__To do__.
Among the lines of data below, reproduce only those from the one with "obj.parent = None" through the one with "GROUND = (-9.0, -9.0, 0.0)", exactly as they stand, both ends included.
** begin **
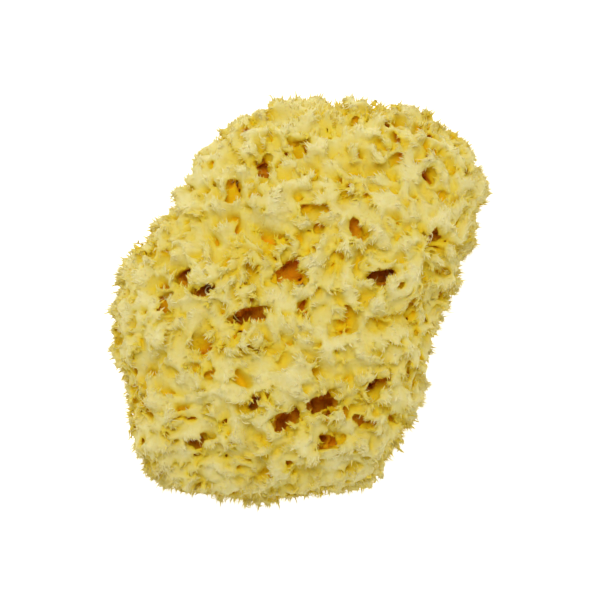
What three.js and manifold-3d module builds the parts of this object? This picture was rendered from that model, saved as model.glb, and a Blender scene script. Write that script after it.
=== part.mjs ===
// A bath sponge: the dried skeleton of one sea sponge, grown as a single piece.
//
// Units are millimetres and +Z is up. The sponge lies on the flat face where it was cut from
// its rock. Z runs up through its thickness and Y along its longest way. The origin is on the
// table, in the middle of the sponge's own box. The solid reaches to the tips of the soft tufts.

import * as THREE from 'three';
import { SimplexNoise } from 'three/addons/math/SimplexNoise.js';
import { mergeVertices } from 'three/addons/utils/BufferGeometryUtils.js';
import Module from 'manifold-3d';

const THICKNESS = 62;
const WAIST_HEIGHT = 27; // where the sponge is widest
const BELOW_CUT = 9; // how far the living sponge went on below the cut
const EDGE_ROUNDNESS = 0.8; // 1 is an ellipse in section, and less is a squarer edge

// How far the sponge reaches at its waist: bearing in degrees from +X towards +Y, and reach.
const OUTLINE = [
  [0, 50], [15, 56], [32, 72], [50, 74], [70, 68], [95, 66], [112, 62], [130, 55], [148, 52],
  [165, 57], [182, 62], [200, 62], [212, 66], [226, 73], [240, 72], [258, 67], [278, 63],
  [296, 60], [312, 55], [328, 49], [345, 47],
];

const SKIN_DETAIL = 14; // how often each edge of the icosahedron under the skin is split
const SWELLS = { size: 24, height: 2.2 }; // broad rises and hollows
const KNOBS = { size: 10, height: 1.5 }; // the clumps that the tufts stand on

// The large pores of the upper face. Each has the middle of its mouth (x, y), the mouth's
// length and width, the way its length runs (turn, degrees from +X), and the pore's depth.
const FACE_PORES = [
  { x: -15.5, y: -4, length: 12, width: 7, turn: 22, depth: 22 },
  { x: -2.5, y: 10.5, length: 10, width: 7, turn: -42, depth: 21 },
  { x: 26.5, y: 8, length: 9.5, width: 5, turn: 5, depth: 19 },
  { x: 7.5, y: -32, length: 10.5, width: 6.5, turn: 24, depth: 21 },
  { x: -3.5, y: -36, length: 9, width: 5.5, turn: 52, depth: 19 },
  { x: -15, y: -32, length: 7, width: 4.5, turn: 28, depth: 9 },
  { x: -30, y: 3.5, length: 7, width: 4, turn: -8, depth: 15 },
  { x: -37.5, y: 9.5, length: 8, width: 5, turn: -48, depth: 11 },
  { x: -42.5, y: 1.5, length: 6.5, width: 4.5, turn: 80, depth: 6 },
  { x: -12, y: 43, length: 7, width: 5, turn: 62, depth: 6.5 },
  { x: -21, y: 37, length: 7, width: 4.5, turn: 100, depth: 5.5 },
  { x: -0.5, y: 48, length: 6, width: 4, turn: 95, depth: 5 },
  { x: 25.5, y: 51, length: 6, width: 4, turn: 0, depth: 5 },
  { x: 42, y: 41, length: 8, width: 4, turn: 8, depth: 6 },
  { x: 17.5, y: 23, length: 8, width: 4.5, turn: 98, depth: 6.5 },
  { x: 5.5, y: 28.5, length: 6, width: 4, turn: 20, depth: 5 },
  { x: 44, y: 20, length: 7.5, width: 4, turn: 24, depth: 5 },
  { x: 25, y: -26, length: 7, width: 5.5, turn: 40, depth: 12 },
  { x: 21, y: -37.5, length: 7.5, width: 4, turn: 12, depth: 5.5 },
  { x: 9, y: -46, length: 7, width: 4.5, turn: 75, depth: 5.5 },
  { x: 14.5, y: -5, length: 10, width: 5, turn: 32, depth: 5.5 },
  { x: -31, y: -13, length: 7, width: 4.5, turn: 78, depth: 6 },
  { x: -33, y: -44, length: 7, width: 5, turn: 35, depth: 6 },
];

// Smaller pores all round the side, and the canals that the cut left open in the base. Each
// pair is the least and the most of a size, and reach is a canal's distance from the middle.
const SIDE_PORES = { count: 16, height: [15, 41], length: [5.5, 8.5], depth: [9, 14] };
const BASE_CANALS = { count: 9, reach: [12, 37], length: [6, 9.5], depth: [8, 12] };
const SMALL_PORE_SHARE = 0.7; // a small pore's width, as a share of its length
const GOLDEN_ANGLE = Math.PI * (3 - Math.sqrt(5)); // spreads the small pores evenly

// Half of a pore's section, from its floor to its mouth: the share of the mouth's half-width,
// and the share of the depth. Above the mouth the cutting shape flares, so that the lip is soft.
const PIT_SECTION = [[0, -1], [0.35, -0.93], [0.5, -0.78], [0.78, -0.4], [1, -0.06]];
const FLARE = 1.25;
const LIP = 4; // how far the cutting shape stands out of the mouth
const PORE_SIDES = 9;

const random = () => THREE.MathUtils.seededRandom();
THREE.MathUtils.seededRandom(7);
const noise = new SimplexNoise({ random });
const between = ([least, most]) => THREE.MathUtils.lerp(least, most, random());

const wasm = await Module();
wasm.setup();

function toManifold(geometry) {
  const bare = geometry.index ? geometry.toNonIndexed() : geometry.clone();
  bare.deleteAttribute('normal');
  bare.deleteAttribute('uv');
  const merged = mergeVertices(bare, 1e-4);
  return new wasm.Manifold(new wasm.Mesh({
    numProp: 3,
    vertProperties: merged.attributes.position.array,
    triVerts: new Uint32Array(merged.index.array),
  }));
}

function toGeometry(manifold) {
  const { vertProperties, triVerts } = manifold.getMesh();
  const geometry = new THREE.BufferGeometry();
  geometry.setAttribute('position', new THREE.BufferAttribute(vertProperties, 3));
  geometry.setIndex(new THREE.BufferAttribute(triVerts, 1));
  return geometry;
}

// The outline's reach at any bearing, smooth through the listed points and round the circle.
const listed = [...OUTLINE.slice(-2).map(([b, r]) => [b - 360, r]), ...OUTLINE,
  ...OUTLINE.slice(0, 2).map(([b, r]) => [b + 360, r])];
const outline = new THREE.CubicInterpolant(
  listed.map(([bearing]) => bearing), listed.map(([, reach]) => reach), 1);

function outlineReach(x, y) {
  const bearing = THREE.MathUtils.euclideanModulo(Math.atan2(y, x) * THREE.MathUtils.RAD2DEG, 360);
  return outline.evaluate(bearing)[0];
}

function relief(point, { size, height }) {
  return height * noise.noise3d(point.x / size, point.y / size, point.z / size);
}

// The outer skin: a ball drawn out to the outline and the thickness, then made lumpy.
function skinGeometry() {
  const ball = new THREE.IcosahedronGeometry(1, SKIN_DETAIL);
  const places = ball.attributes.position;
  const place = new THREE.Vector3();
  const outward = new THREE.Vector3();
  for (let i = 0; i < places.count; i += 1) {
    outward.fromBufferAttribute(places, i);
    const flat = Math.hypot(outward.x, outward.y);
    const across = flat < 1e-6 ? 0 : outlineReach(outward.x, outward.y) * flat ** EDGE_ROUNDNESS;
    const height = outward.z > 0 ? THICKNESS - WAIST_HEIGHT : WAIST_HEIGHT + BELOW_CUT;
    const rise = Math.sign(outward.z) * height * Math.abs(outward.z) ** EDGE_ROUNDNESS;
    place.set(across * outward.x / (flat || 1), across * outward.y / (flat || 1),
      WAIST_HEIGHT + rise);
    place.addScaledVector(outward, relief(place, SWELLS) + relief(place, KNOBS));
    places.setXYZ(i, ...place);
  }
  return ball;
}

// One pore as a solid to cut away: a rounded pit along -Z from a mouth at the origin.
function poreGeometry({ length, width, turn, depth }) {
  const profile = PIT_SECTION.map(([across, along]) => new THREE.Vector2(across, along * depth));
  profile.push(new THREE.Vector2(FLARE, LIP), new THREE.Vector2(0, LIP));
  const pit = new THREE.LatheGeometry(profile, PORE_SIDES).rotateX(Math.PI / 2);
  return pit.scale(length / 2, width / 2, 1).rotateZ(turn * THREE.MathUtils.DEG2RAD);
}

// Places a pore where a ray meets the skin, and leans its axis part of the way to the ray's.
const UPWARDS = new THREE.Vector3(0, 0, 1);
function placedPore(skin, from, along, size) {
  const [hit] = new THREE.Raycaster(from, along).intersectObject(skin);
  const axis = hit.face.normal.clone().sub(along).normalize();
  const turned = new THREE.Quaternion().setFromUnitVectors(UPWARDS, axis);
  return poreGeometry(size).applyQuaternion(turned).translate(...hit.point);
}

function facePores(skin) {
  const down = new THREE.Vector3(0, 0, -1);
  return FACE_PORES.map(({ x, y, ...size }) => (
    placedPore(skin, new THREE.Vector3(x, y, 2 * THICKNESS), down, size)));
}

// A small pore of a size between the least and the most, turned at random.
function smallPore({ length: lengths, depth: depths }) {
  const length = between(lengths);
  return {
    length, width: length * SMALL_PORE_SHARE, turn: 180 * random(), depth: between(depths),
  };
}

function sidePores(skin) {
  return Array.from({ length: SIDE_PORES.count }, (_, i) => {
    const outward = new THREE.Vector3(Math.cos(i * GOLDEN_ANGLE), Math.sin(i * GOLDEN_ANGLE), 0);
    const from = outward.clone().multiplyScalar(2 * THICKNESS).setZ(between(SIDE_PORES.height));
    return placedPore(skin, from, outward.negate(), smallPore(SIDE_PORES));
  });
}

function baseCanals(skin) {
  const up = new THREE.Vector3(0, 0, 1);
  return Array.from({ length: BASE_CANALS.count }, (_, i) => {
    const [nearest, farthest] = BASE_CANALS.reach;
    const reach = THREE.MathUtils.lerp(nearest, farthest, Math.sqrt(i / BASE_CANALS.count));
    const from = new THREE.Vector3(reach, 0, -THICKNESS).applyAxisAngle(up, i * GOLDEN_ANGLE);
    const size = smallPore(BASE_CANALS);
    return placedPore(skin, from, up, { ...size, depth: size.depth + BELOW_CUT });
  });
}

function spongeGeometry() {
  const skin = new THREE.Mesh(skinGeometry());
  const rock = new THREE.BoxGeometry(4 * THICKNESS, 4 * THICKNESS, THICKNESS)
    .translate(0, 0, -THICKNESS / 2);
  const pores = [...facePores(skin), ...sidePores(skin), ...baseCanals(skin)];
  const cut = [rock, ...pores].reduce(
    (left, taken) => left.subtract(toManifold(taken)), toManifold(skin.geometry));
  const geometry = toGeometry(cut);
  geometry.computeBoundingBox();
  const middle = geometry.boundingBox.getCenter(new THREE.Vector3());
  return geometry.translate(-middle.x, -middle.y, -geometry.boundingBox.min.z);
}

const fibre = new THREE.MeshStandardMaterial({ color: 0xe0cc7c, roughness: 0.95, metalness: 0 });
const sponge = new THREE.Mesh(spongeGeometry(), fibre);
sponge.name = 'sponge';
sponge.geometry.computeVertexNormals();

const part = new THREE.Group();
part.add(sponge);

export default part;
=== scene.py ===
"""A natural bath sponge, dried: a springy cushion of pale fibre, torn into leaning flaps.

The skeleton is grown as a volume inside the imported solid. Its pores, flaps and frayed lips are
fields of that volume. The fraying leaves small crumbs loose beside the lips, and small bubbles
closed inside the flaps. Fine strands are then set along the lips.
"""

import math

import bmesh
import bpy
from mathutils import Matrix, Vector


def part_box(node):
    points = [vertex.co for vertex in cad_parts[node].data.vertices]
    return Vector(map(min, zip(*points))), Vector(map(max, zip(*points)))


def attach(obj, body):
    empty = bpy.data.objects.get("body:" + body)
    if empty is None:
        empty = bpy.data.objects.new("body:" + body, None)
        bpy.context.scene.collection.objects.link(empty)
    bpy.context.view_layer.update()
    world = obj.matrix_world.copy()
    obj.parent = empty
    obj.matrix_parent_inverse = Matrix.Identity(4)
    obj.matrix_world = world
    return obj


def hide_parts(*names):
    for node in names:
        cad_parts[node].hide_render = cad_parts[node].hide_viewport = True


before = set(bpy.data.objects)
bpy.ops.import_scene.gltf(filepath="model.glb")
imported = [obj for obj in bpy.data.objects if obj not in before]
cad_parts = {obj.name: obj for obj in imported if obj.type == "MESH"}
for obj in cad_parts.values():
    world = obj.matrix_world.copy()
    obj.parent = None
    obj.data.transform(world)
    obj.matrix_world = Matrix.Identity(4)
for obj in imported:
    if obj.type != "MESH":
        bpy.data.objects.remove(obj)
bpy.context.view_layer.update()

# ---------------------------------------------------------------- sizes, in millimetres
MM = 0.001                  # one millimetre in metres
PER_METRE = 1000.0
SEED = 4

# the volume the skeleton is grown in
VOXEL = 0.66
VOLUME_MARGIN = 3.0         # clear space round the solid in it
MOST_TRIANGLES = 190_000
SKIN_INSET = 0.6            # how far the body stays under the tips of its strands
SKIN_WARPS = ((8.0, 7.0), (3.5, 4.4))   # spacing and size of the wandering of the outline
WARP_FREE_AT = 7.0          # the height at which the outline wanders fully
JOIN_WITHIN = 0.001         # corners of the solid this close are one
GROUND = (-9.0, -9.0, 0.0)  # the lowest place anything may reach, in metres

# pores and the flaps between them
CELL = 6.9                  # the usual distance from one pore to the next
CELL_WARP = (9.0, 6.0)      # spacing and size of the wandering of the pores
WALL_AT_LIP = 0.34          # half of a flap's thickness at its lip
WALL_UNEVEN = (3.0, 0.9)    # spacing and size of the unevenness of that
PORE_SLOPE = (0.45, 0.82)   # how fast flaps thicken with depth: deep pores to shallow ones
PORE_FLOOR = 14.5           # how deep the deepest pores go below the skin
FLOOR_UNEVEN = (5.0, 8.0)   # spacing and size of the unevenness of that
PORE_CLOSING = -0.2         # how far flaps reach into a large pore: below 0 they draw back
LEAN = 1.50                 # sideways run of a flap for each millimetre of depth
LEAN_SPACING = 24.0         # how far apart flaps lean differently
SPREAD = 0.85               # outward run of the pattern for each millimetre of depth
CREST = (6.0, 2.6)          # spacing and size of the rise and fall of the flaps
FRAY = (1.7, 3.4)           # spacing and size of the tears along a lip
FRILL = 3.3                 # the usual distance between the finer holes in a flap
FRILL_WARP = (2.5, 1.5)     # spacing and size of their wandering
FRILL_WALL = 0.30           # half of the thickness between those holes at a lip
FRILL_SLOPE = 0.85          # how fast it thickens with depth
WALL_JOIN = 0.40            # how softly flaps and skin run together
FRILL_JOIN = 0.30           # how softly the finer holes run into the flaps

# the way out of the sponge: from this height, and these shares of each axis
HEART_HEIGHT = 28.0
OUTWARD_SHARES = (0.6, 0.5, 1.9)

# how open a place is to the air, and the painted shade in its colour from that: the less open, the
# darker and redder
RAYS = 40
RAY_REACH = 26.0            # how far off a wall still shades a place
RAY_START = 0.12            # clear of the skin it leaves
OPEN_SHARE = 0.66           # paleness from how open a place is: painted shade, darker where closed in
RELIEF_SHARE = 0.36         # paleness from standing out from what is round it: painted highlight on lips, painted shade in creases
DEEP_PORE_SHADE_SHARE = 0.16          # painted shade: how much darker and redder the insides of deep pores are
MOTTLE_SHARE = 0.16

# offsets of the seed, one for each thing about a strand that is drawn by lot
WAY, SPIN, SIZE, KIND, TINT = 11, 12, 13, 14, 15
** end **
__Output of the task__.
    obj.parent = None
    obj.data.transform(world)
    obj.matrix_world = Matrix.Identity(4)
for obj in imported:
    if obj.type != "MESH":
        bpy.data.objects.remove(obj)
bpy.context.view_layer.update()

# ---------------------------------------------------------------- sizes, in millimetres
MM = 0.001                  # one millimetre in metres
PER_METRE = 1000.0
SEED = 4

# the volume the skeleton is grown in
VOXEL = 0.66
VOLUME_MARGIN = 3.0         # clear space round the solid in it
MOST_TRIANGLES = 190_000
SKIN_INSET = 0.6            # how far the body stays under the tips of its strands
SKIN_WARPS = ((8.0, 7.0), (3.5, 4.4))   # spacing and size of the wandering of the outline
WARP_FREE_AT = 7.0          # the height at which the outline wanders fully
JOIN_WITHIN = 0.001         # corners of the solid this close are one
GROUND = (-9.0, -9.0, 0.0)  # the lowest place anything may reach, in metres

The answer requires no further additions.